I'm trying to train a Roberta model using the Hugging Face Transformers library. My Python code is as follows:
# Relevant code from train_prompt_model.py
# ...
# Load pre-trained model and tokenizer
model_type = "CLTL/MedRoBERTa.nl"
model = AutoModelForCausalLM.from_pretrained(model_type)
tokenizer = AutoTokenizer.from_pretrained(model_type)
if tokenizer.pad_token is None:
tokenizer.pad_token = tokenizer.eos_token
# Load dataset
def gen() -> dict:
'''
Read the json file at path and yield each line.
'''
with open('datasets/HealthCareMagic-100k/HealthCareMagic100k.json', 'r') as f:
for line in f:
line = json.loads(line)
yield {"context": line["system_prompt"], "prompt": line["question_text"], "output": line["orig_answer_texts"]}
def preprocess_function(example):
text = ' '.join(example['context']) + ' ' + ' '.join(example['prompt'])
target = example['output']
model_inputs = tokenizer(text, truncation=True, padding="max_length", max_length=1000)
model_inputs["labels"] = tokenizer(target, truncation=True, padding="max_length", max_length=1000)["input_ids"]
return model_inputs
# ...
# Define training arguments and instantiate Trainer
training_args = TrainingArguments(
output_dir="test-trainer",
evaluation_strategy="epoch",
per_device_train_batch_size=16,
per_device_eval_batch_size=64,
)
trainer = Trainer(
model=model,
args=training_args,
train_dataset=train_dataset,
eval_dataset=test_dataset,
compute_metrics=compute_metrics,
data_collator=data_collator,
)
trainer.train()
However, when I run the script, I get the following error:
ValueError: not enough values to unpack (expected 2, got 1)
The error seems to originate from this line in the Transformers library (.env/lib/python3.11/site-packages/transformers/models/roberta/modeling_roberta.py):
batch_size, seq_length = input_shape
I'm not sure what's causing this error.
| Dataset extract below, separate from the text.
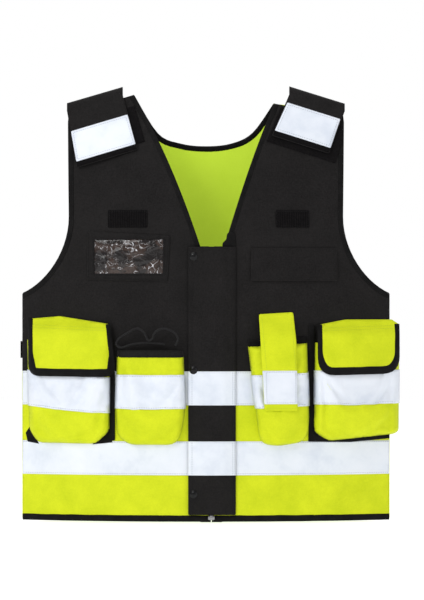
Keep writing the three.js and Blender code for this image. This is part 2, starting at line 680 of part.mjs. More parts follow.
for (const [hand, { pocket, outline }] of Object.entries(CARGO_FLAPS)) {
  const { face } = POCKETS[pocket];
  const top = Math.max(...outline.map(([, z]) => z));
  const inside = (x, z) => {
    const over = smooth((top - z) / FLAP_RAMP);
    return POCKET_BACK + (face(x, z) + FLAP_CLEAR - POCKET_BACK) * over;
  };
  const outside = (x, z) => inside(x, z) + CLOTH;
  const shape = polygon(outline);
  const middle = inset(outline, FLAP_BINDING).map(([x, z]) => [x, z > top - 20 ? z + 14 : z]);
  const group = new THREE.Group();
  vest.add(group);
  const whole = layer(FRONT, shape, inside, outside, POCKET_GRID);
  const bound = layer(
    FRONT, shape, (x, z) => inside(x, z) - 0.3, (x, z) => outside(x, z) + 0.4, POCKET_GRID);
  const panelCut = prism(polygon(inset(middle, GAP)));
  addSolid(`${hand}_cargo_flap`, whole.intersect(panelCut), 'lime', group);
  addSolid(`${hand}_cargo_flap_binding`, bound.subtract(prism(polygon(middle))), 'black', group);
}

// Strap over the radio pocket's mouth, sewn above it and closed on the pocket's face
const RADIO_STRAP = { top: 309, outline: [[86, 164], [135, 164], [133, 265], [128.5, 309], [78, 306]] };
const RADIO_PATCH = [[87, 174], [134, 174], [133.5, 223], [86, 223]];
const RADIO_TOP = 264;           // mouth of the radio pocket under the strap
const RADIO_MIDDLE = 106;        // middle of the radio pocket, where it stands out most
const RADIO_CLEAR = 2;
const radioFace = POCKETS.radio_pocket.face;
const RADIO_STRAP_GRID = { grid: 25, rise: 12 };

function radioStrapInside(x, z) {
  const over = smooth((RADIO_STRAP.top - z) / 40);
  const onPocket = radioFace(RADIO_MIDDLE, Math.min(z, RADIO_TOP)) + RADIO_CLEAR;
  return POCKET_BACK + (onPocket - POCKET_BACK) * over;
}

const radioStrapOutside = (x, z) => radioStrapInside(x, z) + CLOTH;
const radioStrap = new THREE.Group();
vest.add(radioStrap);
addSolid(
  'radio_strap',
  layer(FRONT, polygon(RADIO_STRAP.outline), radioStrapInside, radioStrapOutside, RADIO_STRAP_GRID),
  'lime', radioStrap);
const strapPatch = layer(
  FRONT, polygon(RADIO_PATCH),
  (x, z) => radioStrapOutside(x, z) + GAP, (x, z) => radioStrapOutside(x, z) + GAP + TAPE, RADIO_STRAP_GRID);
addSolid('radio_strap_patch', strapPatch, 'silver', radioStrap);

// ---- Drawcord and side tabs ---------------------------------------------------------------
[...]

It seems like the input_shape variable only has one value when it's expected to have two. Any ideas on what might be causing this and how to fix it?
I tried printing the input_shape value, but that yields torch.Size([16]). This corresponds to the batch size, but I don't understand how it should be reshaped (I assume) to be able to be passed to the model. Any help is much appreciated!
NB My data is initially formatted as follows: {"context", "prompt", "output"}